W odpowiedzi na pytania dotyczące statusu prawnego domów takich, jak w Piszkowicach możemy jedynie podziwiać biegłość pana rzecznika (lub jego urzędników, bo pod odpowiedziami podpisał się Tadeusz Belerski z Działu Komunikacji Społecznej. Wierzę jednak, że przedstawia stanowisko swojego szefa). Ma rację, gdy twierdzi, że „zakłady opiekuńczo - pielęgnacyjne i opiekuńczo - lecznicze są zakładami opieki zdrowotnej”. Nie sprawują natomiast pieczy zastępczej. Niestety, w świetle prawa nie sprawują, chociaż jak wiemy fakty są inne, ale tym gorzej dla nich. Pan rzecznik bowiem uważa, że „dziecko, jeśli nie ma rodziców, lub są oni niezdolni do wypełnienia swojej funkcji, musi być umieszczone w pieczy zastępczej, a następnie z powodu zdrowotnych w placówce medycznej”. Powołuje się przy tym na ustawę podpisaną przez prezydenta Bronisława Komorowskiego w styczniu br. i przekonuje, że „wprowadzone wówczas zmiany umożliwiają, by środki finansowe na pokrycie kosztów hotelowych dla dzieci przebywających w pieczy zastępczej, a czasowo umieszczonych w zakładzie opiekuńczo - leczniczym lub opiekuńczo - pielęgnacyjnym wykładał samorząd”.

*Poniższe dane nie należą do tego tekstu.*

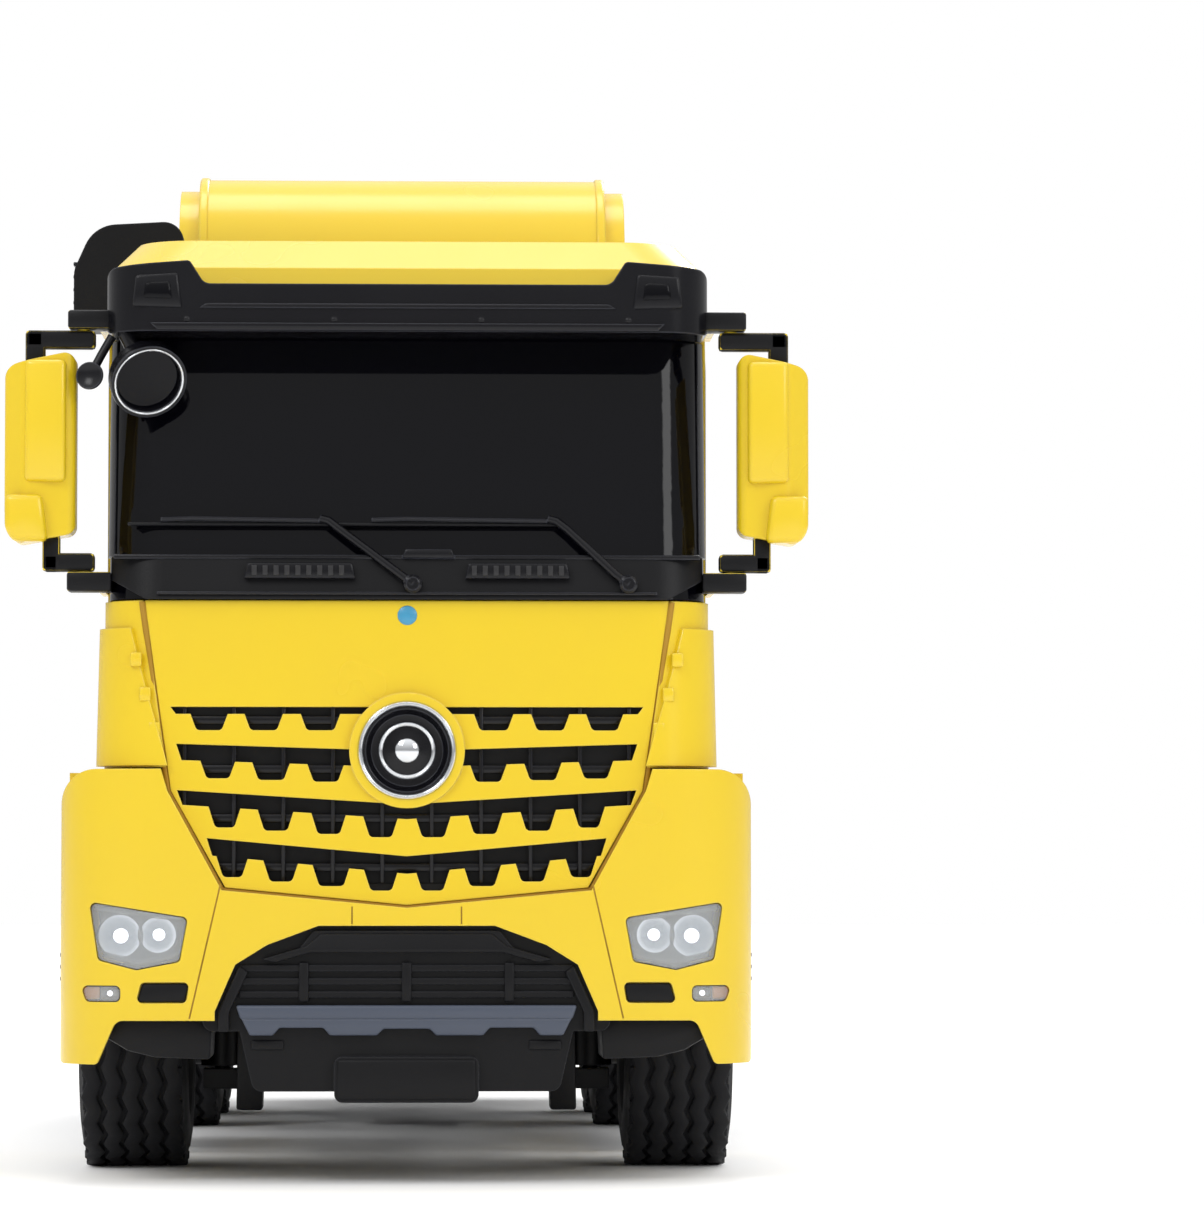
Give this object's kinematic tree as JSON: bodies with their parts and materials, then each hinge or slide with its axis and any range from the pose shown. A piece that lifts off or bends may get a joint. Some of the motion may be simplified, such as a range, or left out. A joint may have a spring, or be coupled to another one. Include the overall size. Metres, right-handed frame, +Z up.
{
  "type": "toy cement mixer truck",
  "caption": "Toy cement mixer truck with a turning drum on its back, a steered front axle, folding mirrors, a filling hopper and a swinging discharge chute.",
  "frame": {"origin": "on the ground under the middle of the truck", "axes": "+X to the truck's left, +Y to its rear, +Z up"},
  "size_m": [0.149, 0.41, 0.216],
  "materials": {
    "yellow_body": "injection moulded ABS, glossy",
    "black_plastic": "injection moulded ABS, satin",
    "black_gloss": "injection moulded ABS, semi-gloss",
    "dark_glazing": "tinted polystyrene, polished",
    "lamp_lens": "clear polystyrene lens",
    "red_lens": "red transparent polystyrene",
    "grey_plastic": "injection moulded ABS, satin",
    "drum_grey": "injection moulded ABS with printed pattern",
    "tyre_rubber": "soft PVC",
    "rim_plastic": "ABS",
    "nylon_gear": "nylon",
    "steel_can": "zinc plated steel",
    "cell_wrap": "PVC sleeve",
    "board_green": "glass-epoxy board"
  },
  "bodies": {
    "chassis": {"air_intake": "black_plastic", "badge": "black_gloss", "battery_door": "black_plastic", "battery_pack": "cell_wrap", "bumper_fascia": "yellow_body", "cab_shell": "yellow_body", "chassis_frame": "black_plastic", "circuit_board": "board_green", "cowl": "black_plastic", "drive_gearbox": "black_plastic", "drive_motor": "steel_can", "drum_gearmotor": "steel_can", "fender_left": "yellow_body", "fender_right": "yellow_body", "front_axle_beam": "black_plastic", "front_bumper": "black_plastic", "front_panel": "yellow_body", "front_pedestal": "yellow_body", "fuel_tank": "black_plastic", "grille_insert": "black_plastic", "headlight_lenses": "lamp_lens", "hopper": "yellow_body", "hopper_flap": "yellow_body", "kerb_mirror": "black_gloss", "ladder": "grey_plastic", "rear_bumper": "black_plastic", "rear_mudguard_left": "black_plastic", "rear_mudguard_right": "black_plastic", "rear_pedestal": "yellow_body", "side_windows": "dark_glazing", "skid_plate": "grey_plastic", "steering_servo": "black_plastic", "sun_visor": "black_gloss", "tail_lamps": "red_lens", "tool_box": "black_plastic", "water_tank": "yellow_body", "windscreen": "dark_glazing", "wipers": "black_plastic"},
    "knuckle_l": {"knuckle_left": "black_plastic"},
    "knuckle_r": {"knuckle_right": "black_plastic"},
    "front_wheel_l": {"front_tyre_left": "tyre_rubber", "front_rim_left": "rim_plastic"},
    "front_wheel_r": {"front_tyre_right": "tyre_rubber", "front_rim_right": "rim_plastic"},
    "steering_rod": {"tie_rod": "black_plastic"},
    "horn": {"servo_horn": "black_plastic"},
    "mid_wheels": {"mid_tyre_left": "tyre_rubber", "mid_tyre_right": "tyre_rubber", "mid_axle": "rim_plastic", "drive_gear": "nylon_gear"},
    "rear_wheels": {"rear_tyre_left": "tyre_rubber", "rear_tyre_right": "tyre_rubber", "rear_axle": "rim_plastic"},
    "pinion": {"motor_pinion": "nylon_gear"},
    "drum": {"drum_shell": "drum_grey", "drum_shaft": "drum_grey"},
    "discharge_chute": {"chute": "grey_plastic"},
    "mirror_l": {"door_mirror_left": "yellow_body"},
    "mirror_r": {"door_mirror_right": "yellow_body"},
    "switch": {"power_switch": "black_plastic"}
  },
  "joints": [
    {"name": "steer_left", "type": "hinge", "parent": "chassis", "child": "knuckle_l", "pos_m": [0.036, -0.13, 0.026], "axis": [0, 0, 1], "range_deg": [-18, 18]},
    {"name": "steer_right", "type": "hinge", "parent": "chassis", "child": "knuckle_r", "pos_m": [-0.036, -0.13, 0.026], "axis": [0, 0, 1], "range_deg": [-18, 18]},
    {"name": "tie_slide", "type": "slide", "parent": "chassis", "child": "steering_rod", "axis": [1, 0, 0], "range_m": [-0.0058, 0.0058]},
    {"name": "horn_turn", "type": "hinge", "parent": "chassis", "child": "horn", "pos_m": [0, -0.121, 0.035], "axis": [0, 0, 1], "range_deg": [-38, 38]},
    {"name": "front_wheel_left", "type": "hinge", "parent": "knuckle_l", "child": "front_wheel_l", "pos_m": [0.052, -0.13, 0.026], "axis": [1, 0, 0], "continuous": true},
    {"name": "front_wheel_right", "type": "hinge", "parent": "knuckle_r", "child": "front_wheel_r", "pos_m": [-0.052, -0.13, 0.026], "axis": [1, 0, 0], "continuous": true},
    {"name": "mid_wheels_spin", "type": "hinge", "parent": "chassis", "child": "mid_wheels", "pos_m": [0, 0.05, 0.026], "axis": [1, 0, 0], "continuous": true},
    {"name": "rear_wheels_spin", "type": "hinge", "parent": "chassis", "child": "rear_wheels", "pos_m": [0, 0.115, 0.026], "axis": [1, 0, 0], "continuous": true},
    {"name": "pinion_spin", "type": "hinge", "parent": "chassis", "child": "pinion", "pos_m": [-0.01, 0.06289, 0.03147], "axis": [1, 0, 0], "continuous": true},
    {"name": "drum_spin", "type": "hinge", "parent": "chassis", "child": "drum", "pos_m": [0, -0.048, 0.118], "axis": [0, 0.9814, 0.1922], "continuous": true},
    {"name": "chute_swing", "type": "hinge", "parent": "chassis", "child": "discharge_chute", "pos_m": [0, 0.189, 0.095], "axis": [0, 0, 1], "range_deg": [0, 180]},
    {"name": "mirror_left_fold", "type": "hinge", "parent": "chassis", "child": "mirror_l", "pos_m": [0.06, -0.194, 0.135], "axis": [0, 0, 1], "range_deg": [0, 60]},
    {"name": "mirror_right_fold", "type": "hinge", "parent": "chassis", "child": "mirror_r", "pos_m": [-0.06, -0.194, 0.135], "axis": [0, 0, 1], "range_deg": [-60, 0]},
    {"name": "switch_slide", "type": "slide", "parent": "chassis", "child": "switch", "axis": [0, 1, 0], "range_m": [-0.002, 0.002]}
  ],
  "couplings": [
    {"joint": "steer_right", "follows": "steer_left", "ratio": 1},
    {"joint": "tie_slide", "follows": "steer_left", "m_per_rad": -0.018},
    {"joint": "horn_turn", "follows": "steer_left", "ratio": 2.1},
    {"joint": "pinion_spin", "follows": "mid_wheels_spin", "ratio": -3}
  ]
}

A co, Panie Rzeczniku, z dziećmi, które w zakładzie nie będą przebywać czasowo, tylko do końca swojego życia, a tak jest w zdecydowanej większości przypadków wychowanków z Piszkowic? Który dom weźmie je pod opiekę i w ten sposób zablokuje sobie na kilka bądź kilkanaście lat możliwość przyjmowania kolejnych wychowanków, oddając pieniądze zakładowi opiekuńczo-leczniczemu? Gdyby tak zastosować Pana rozwiązanie można w świetle prawa wykończyć kilka zakładów sprawujących pieczę zastępczą. Dajmy na to – jest sobie dom, który może przyjąć 10 maluchów. Dajemy mu dziesiątkę dzieci z Piszkowic. W ten sposób nowych nie przyjmie, no bo prawnie nie ma miejsc (wszak te umieszczone czasowo w zakładzie zawsze mogą wrócić), a pieniądze, które otrzymuje na dzieci odda zakładowi leczniczemu, pokrywając, jak to Pan ładnie określił, „koszty hotelowe”. Ile Pana zdaniem miesięcy wytrzyma taki dom? Nie czekam na odpowiedź. Odsyłam do tytułu.